**TASK TO COMPLETE**
Starting at the line that contains "for (const [name, geometry, colour, roughness, metalness]" and stopping at the line that contains "if empty is", repeat every line exactly, the two end lines included, and nothing else.

# START OF DATA LINES

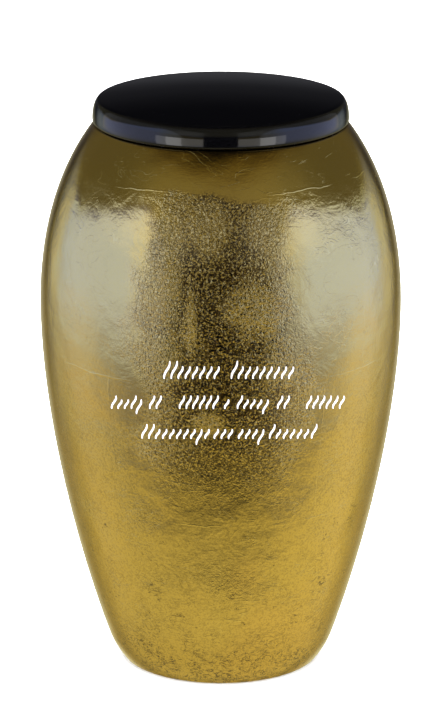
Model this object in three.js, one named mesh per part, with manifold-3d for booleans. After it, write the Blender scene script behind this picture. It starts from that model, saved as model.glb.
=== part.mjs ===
// Cremation urn: a hollow egg-shaped vessel with a lift-off cap.
// Millimetres, +Z up, the front towards -Y, origin at the centre of the underside.
import * as THREE from 'three';
import { mergeVertices } from 'three/addons/utils/BufferGeometryUtils.js';
import Module from 'manifold-3d';

// Vessel outline, from the floor up
const FOOT_D = 87.8;
const CORNER_D = 101.8;
const CORNER_H = 11.7;
const BELLY_D = 160.8;
const BELLY_H = 165.8;
const RIM_D = 113;
const RIM_H = 246.8;
// Lean of the outline from upright at the foot, the corner and the rim, in degrees
const FOOT_LEAN = 50.8;
const CORNER_LEAN = 19.7;
const RIM_LEAN = 37.5;
// Fullness of each curve at its lower and upper end, as a share of its own chord
const FOOT_CURVE = [0.125, 0.413];
const LOWER_CURVE = [0.266, 0.325];
const UPPER_CURVE = [0.336, 0.339];
const RIM_ROUND = 2.3;

// Vessel wall and mouth
const WALL = 4;
const FLOOR = 5;
const RIM_PLATE = 4;
const LAND_W = 8.7;

// Cap
const SEAT_GAP = 0.3;
const CAP_OVERHANG = 0.15;
const CAP_H = 13.7;
const CAP_EDGE_ROUND = 1.5;
const CAP_SHOULDER_W = 2.6;
const CAP_CROWN = 3.6;
const CAP_SHOULDER_CURVE = [0.76, 0.16];
const CAP_ROOF = 3.5;
const SPIGOT_CLEARANCE = 0.4;
const SPIGOT_WALL = 2.5;
const SPIGOT_DEPTH = 8;
const SPIGOT_CHAMFER = 0.8;

// Inscription field: rows of cut strokes, laid out flat and carried back onto the wall along
// a sight line that falls by SIGHT_FALL degrees, so that the rows look straight from the front
const SIGHT_FALL = 17.2;
const MARK_DEPTH = 0.8;
const MARK_W = 0.95;
const MARK_TIP_W = 0.5;
const MARK_SLANT = 0.32;
const MARK_WAVE = 0.42;
const MARK_STEPS = 3;
const TALL = 'tall';
const SHORT = 'short';
const DROP = 'drop';
const ROWS = [
  {
    base: 122.7,
    pitch: 3.1,
    heights: { tall: [0, 7.8], short: [0, 5.4] },
    groups: [
      [-24.3, [TALL, TALL, SHORT, SHORT, SHORT, SHORT, SHORT, SHORT]],
      [4.6, [TALL, SHORT, SHORT, SHORT, SHORT, SHORT, SHORT, SHORT, SHORT]],
    ],
  },
  {
    base: 109.85,
    pitch: 2.9,
    heights: { tall: [0, 5.8], short: [0, 4.1], drop: [-2.2, 4.1] },
    groups: [
      [-47.2, [TALL, SHORT, SHORT, TALL, DROP]],
      [-30.5, [TALL, TALL]],
      [-17.6, [TALL, TALL, TALL, TALL, TALL, TALL]],
      [1.9, [SHORT]],
      [7.3, [TALL, SHORT, SHORT, SHORT, DROP]],
      [24.6, [TALL, TALL]],
      [37.2, [TALL, TALL, TALL, TALL, TALL, TALL]],
    ],
  },
  {
    base: 96.95,
    pitch: 3.05,
    heights: { tall: [0, 6.4], short: [0, 4.2], drop: [-2.6, 4.2] },
    groups: [
      [-34, [TALL, TALL, SHORT, SHORT, SHORT, SHORT, SHORT, SHORT, DROP, SHORT]],
      [-2.6, [SHORT, SHORT, SHORT]],
      [7.9, [SHORT, SHORT, SHORT, DROP]],
      [21.2, [TALL, SHORT, SHORT, SHORT, SHORT, SHORT, TALL]],
    ],
  },
];

// Rings and facets
const FACETS = 52;
const FOOT_STEPS = 3;
const LOWER_STEPS = 9;
const UPPER_STEPS = 8;
const ROUND_STEPS = 2;
const SHOULDER_STEPS = 6;
const CROWN_STEPS = 4;

const v2 = (x, y) => new THREE.Vector2(x, y);
const rad = THREE.MathUtils.degToRad;

// Direction that leans outwards from straight up by the given degrees
const leaning = (degrees) => v2(Math.sin(rad(degrees)), Math.cos(rad(degrees)));

// Cubic curve from a to b that leaves along da and arrives along db
function curve(a, da, b, db, [start, end]) {
  const chord = a.distanceTo(b);
  return new THREE.CubicBezierCurve(
    a,
    a.clone().addScaledVector(da, start * chord),
    b.clone().addScaledVector(db, -end * chord),
    b,
  );
}

const foot = v2(FOOT_D / 2, 0);
const corner = v2(CORNER_D / 2, CORNER_H);
const belly = v2(BELLY_D / 2, BELLY_H);
const rim = v2(RIM_D / 2, RIM_H);
const upright = v2(0, 1);
const OUTLINE = [
  [curve(foot, leaning(FOOT_LEAN), corner, leaning(CORNER_LEAN), FOOT_CURVE), FOOT_STEPS],
  [curve(corner, leaning(CORNER_LEAN), belly, upright, LOWER_CURVE), LOWER_STEPS],
  [curve(belly, upright, rim, leaning(-RIM_LEAN), UPPER_CURVE), UPPER_STEPS],
];

// Points up the vessel's outline, moved inwards by inset along the wall's normal
function outlinePoints(inset, refine = 1) {
  const points = [];
  for (const [part, steps] of OUTLINE) {
    for (let i = points.length ? 1 : 0; i <= steps * refine; i += 1) {
      const t = i / (steps * refine);
      const along = part.getTangent(t);
      points.push(part.getPoint(t).add(v2(-along.y, along.x).multiplyScalar(inset)));
    }
  }
  return points;
}

// Radius of a rising outline at a height
function radiusAt(points, height) {
  let i = 1;
  while (i < points.length - 1 && points[i].y < height) i += 1;
  const [a, b] = [points[i - 1], points[i]];
  return a.x + ((b.x - a.x) * (height - a.y)) / (b.y - a.y);
}

// Quarter-like round about a centre, from one angle to another in degrees
function round(centre, radius, from, to) {
  const points = [];
  for (let i = 0; i <= ROUND_STEPS; i += 1) {
    const angle = rad(from + ((to - from) * i) / ROUND_STEPS);
    points.push(centre.clone().add(v2(Math.cos(angle), Math.sin(angle)).multiplyScalar(radius)));
  }
  return points;
}

// Heights and radii where the cap meets the vessel
const rimOutward = v2(Math.cos(rad(RIM_LEAN)), Math.sin(rad(RIM_LEAN)));
const rimCentre = rim.clone().addScaledVector(rimOutward, -RIM_ROUND);
const landH = rimCentre.y + RIM_ROUND;
const mouthR = rimCentre.x - LAND_W;
const seatH = landH + SEAT_GAP;

// Solid of revolution whose profile runs from the axis back to the axis
function turned(profile) {
  const geometry = new THREE.LatheGeometry(profile, FACETS);
  geometry.rotateX(Math.PI / 2);
  return geometry;
}

function vesselProfile() {
  const ceilingH = landH - RIM_PLATE;
  const inside = outlinePoints(WALL);
  const hollow = inside.filter((p) => p.y > FLOOR && p.y < ceilingH);
  hollow.unshift(v2(radiusAt(inside, FLOOR), FLOOR));
  hollow.push(v2(radiusAt(inside, ceilingH), ceilingH));
  return [
    v2(0, 0),
    ...outlinePoints(0),
    ...round(rimCentre, RIM_ROUND, RIM_LEAN, 90).slice(1),
    v2(mouthR, landH),
    v2(mouthR, ceilingH),
    ...hollow.reverse(),
    v2(0, FLOOR),
  ];
}

function capProfile() {
  const outerR = rim.x + CAP_OVERHANG;
  const topH = seatH + CAP_H;
  const spigotR = mouthR - SPIGOT_CLEARANCE;
  const hollowR = spigotR - SPIGOT_WALL;
  const spigotH = seatH - SPIGOT_DEPTH;
  const crownR = outerR - CAP_SHOULDER_W;
  const crownEdge = v2(crownR, topH - CAP_CROWN);
  const edge = v2(outerR, seatH + CAP_EDGE_ROUND);
  const rise = crownEdge.y - edge.y;
  const fall = (2 * CAP_CROWN) / crownR;
  const [up, across] = CAP_SHOULDER_CURVE;
  const shoulder = new THREE.CubicBezierCurve(
    edge,
    v2(outerR, edge.y + up * rise),
    v2(crownR + across * CAP_SHOULDER_W, crownEdge.y - across * CAP_SHOULDER_W * fall),
    crownEdge,
  );
  const crown = [];
  for (let i = 1; i <= CROWN_STEPS; i += 1) {
    const out = 1 - i / CROWN_STEPS;
    crown.push(v2(out * crownR, topH - CAP_CROWN * out * out));
  }
  return [
    v2(0, topH - CAP_ROOF),
    v2(hollowR, topH - CAP_ROOF - CAP_CROWN),
    v2(hollowR, spigotH),
    v2(spigotR - SPIGOT_CHAMFER, spigotH),
    v2(spigotR, spigotH + SPIGOT_CHAMFER),
    v2(spigotR, seatH),
    ...round(v2(outerR - CAP_EDGE_ROUND, seatH + CAP_EDGE_ROUND), CAP_EDGE_ROUND, -90, 0),
    ...shoulder.getPoints(SHOULDER_STEPS).slice(1),
    ...crown,
  ];
}

// The wall's fine outline, for carrying the inscription field onto it
const wallLine = outlinePoints(0, 8);

// Point of the wall, sunk by depth, behind (across, up) of the flat field
function onWall(across, up, depth) {
  const fall = rad(SIGHT_FALL);
  let height = up;
  let out = 0;
  for (let i = 0; i < 12; i += 1) {
    const radius = radiusAt(wallLine, height);
    out = Math.sqrt(radius * radius - across * across);
    height = (up + out * Math.sin(fall)) / Math.cos(fall);
  }
  const sunk = 1 - depth / Math.hypot(across, out);
  return [across * sunk, -out * sunk, height];
}

// Closed cutter that follows a path of [across, up, width] over the wall
function strokeCutter(path) {
  const vertices = [];
  const faces = [];
  for (let i = 0; i < path.length; i += 1) {
    const [a, b] = [path[Math.max(i - 1, 0)], path[Math.min(i + 1, path.length - 1)]];
    const side = v2(b[1] - a[1], a[0] - b[0]).setLength(path[i][2] / 2);
    for (const [sign, depth] of [[-1, MARK_DEPTH], [1, MARK_DEPTH], [1, -1], [-1, -1]]) {
      vertices.push(...onWall(path[i][0] + sign * side.x, path[i][1] + sign * side.y, depth));
    }
  }
  const quad = (a, b, c, d) => faces.push(a, b, c, a, c, d);
  for (let i = 0; i < path.length - 1; i += 1) {
    for (let k = 0; k < 4; k += 1) {
      const [low, high] = [4 * i + k, 4 * i + ((k + 1) % 4)];
      quad(low, low + 4, high + 4, high);
    }
  }
  const last = 4 * (path.length - 1);
  quad(0, 1, 2, 3);
  quad(last + 3, last + 2, last + 1, last);
  return { vertices, faces };
}

// Slanted wave between two heights, thick in the middle and thin at its tips
function wavePath(across, base, [from, to]) {
  const path = [];
  for (let i = 0; i <= MARK_STEPS; i += 1) {
    const t = i / MARK_STEPS;
    const up = from + (to - from) * t;
    const width = MARK_TIP_W + (MARK_W - MARK_TIP_W) * Math.sin(Math.PI * t);
    path.push([across + MARK_SLANT * up - MARK_WAVE * Math.sin(2 * Math.PI * t), base + up, width]);
  }
  return path;
}

// Paths of all the marks, row by row
function inscriptionPaths() {
  const paths = [];
  for (const { base, pitch, heights, groups } of ROWS) {
    for (const [start, kinds] of groups) {
      for (const [i, kind] of kinds.entries()) {
        paths.push(wavePath(start + i * pitch, base, heights[kind]));
      }
    }
  }
  return paths;
}

const wasm = await Module();
wasm.setup();

// Solid of the boolean library from loose or shared vertices, with its faces turned outwards
function toSolid(vertices, faces) {
  const geometry = new THREE.BufferGeometry();
  geometry.setAttribute('position', new THREE.BufferAttribute(new Float32Array(vertices), 3));
  geometry.setIndex(faces);
  const merged = mergeVertices(geometry, 1e-4);
  const vertProperties = new Float32Array(merged.attributes.position.array);
  const triVerts = new Uint32Array(merged.index.array);
  return new wasm.Manifold(new wasm.Mesh({ numProp: 3, vertProperties, triVerts }));
}

function toGeometry(solid) {
  const { vertProperties, triVerts } = solid.getMesh();
  const geometry = new THREE.BufferGeometry();
  geometry.setAttribute('position', new THREE.BufferAttribute(vertProperties, 3));
  geometry.setIndex(new THREE.BufferAttribute(triVerts, 1));
  geometry.computeVertexNormals();
  return geometry;
}

function vesselGeometry() {
  const blank = turned(vesselProfile());
  let solid = toSolid(blank.attributes.position.array, [...blank.index.array]);
  for (const path of inscriptionPaths()) {
    const { vertices, faces } = strokeCutter(path);
    solid = solid.subtract(toSolid(vertices, faces));
  }
  return toGeometry(solid);
}

const group = new THREE.Group();
for (const [name, geometry, colour, roughness, metalness] of [
  ['urn_body', vesselGeometry(), 0xa8904a, 0.35, 0.9],
  ['lid', turned(capProfile()), 0x0a0a0c, 0.08, 0],
]) {
  const material = new THREE.MeshStandardMaterial({ color: colour, roughness, metalness });
  const mesh = new THREE.Mesh(geometry, material);
  mesh.name = name;
  group.add(mesh);
}

export default group;
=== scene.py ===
"""A gold-leaf cremation urn with a black lacquered lid, on a plain pale floor."""

import bpy
import numpy as np
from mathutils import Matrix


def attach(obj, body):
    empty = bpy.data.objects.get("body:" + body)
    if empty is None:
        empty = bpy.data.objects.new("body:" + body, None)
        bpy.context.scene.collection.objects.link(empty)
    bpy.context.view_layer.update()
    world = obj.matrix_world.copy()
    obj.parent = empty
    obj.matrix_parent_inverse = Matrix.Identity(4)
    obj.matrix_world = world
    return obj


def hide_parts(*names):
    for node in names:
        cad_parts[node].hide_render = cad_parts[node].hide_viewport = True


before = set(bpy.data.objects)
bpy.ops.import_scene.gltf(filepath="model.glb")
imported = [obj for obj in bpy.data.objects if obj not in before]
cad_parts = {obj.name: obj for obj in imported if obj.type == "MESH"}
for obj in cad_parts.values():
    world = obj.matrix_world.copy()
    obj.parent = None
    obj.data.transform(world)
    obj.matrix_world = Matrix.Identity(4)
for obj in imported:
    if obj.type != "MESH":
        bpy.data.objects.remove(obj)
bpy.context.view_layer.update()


# The vessel
# A hollow moulding of glass-fibre composite with a wall of 4 mm: a narrow flat foot, a wide belly
# high up and a flat land round the mouth. Squares of imitation gold leaf are laid over a dark
# ground, pressed into small wrinkles, and sealed under a clear gloss varnish.

MM = 0.001
FOOT = np.array([43.9, 0.0])
CORNER = np.array([50.9, 11.7])
BELLY = np.array([80.4, 165.8])
RIM = np.array([56.5, 246.8])
FOOT_LEAN, CORNER_LEAN, RIM_LEAN = 50.8, 19.7, 37.5
RIM_ROUND, MOUTH_ROUND = 2.3, 0.5
WALL, FLOOR, RIM_PLATE, LAND_W = 4.0, 5.0, 4.0, 8.7
# The foot's small round between the underside and the side: radius and height of its points.
FOOT_ROUND = [[42.6, 0], [43.4, 0.03], [43.95, 0.16], [44.4, 0.38]]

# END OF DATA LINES

**ANSWER TO THE PROBLEM**
for (const [name, geometry, colour, roughness, metalness] of [
  ['urn_body', vesselGeometry(), 0xa8904a, 0.35, 0.9],
  ['lid', turned(capProfile()), 0x0a0a0c, 0.08, 0],
]) {
  const material = new THREE.MeshStandardMaterial({ color: colour, roughness, metalness });
  const mesh = new THREE.Mesh(geometry, material);
  mesh.name = name;
  group.add(mesh);
}

export default group;
=== scene.py ===
"""A gold-leaf cremation urn with a black lacquered lid, on a plain pale floor."""

import bpy
import numpy as np
from mathutils import Matrix


def attach(obj, body):
    empty = bpy.data.objects.get("body:" + body)
    if empty is None:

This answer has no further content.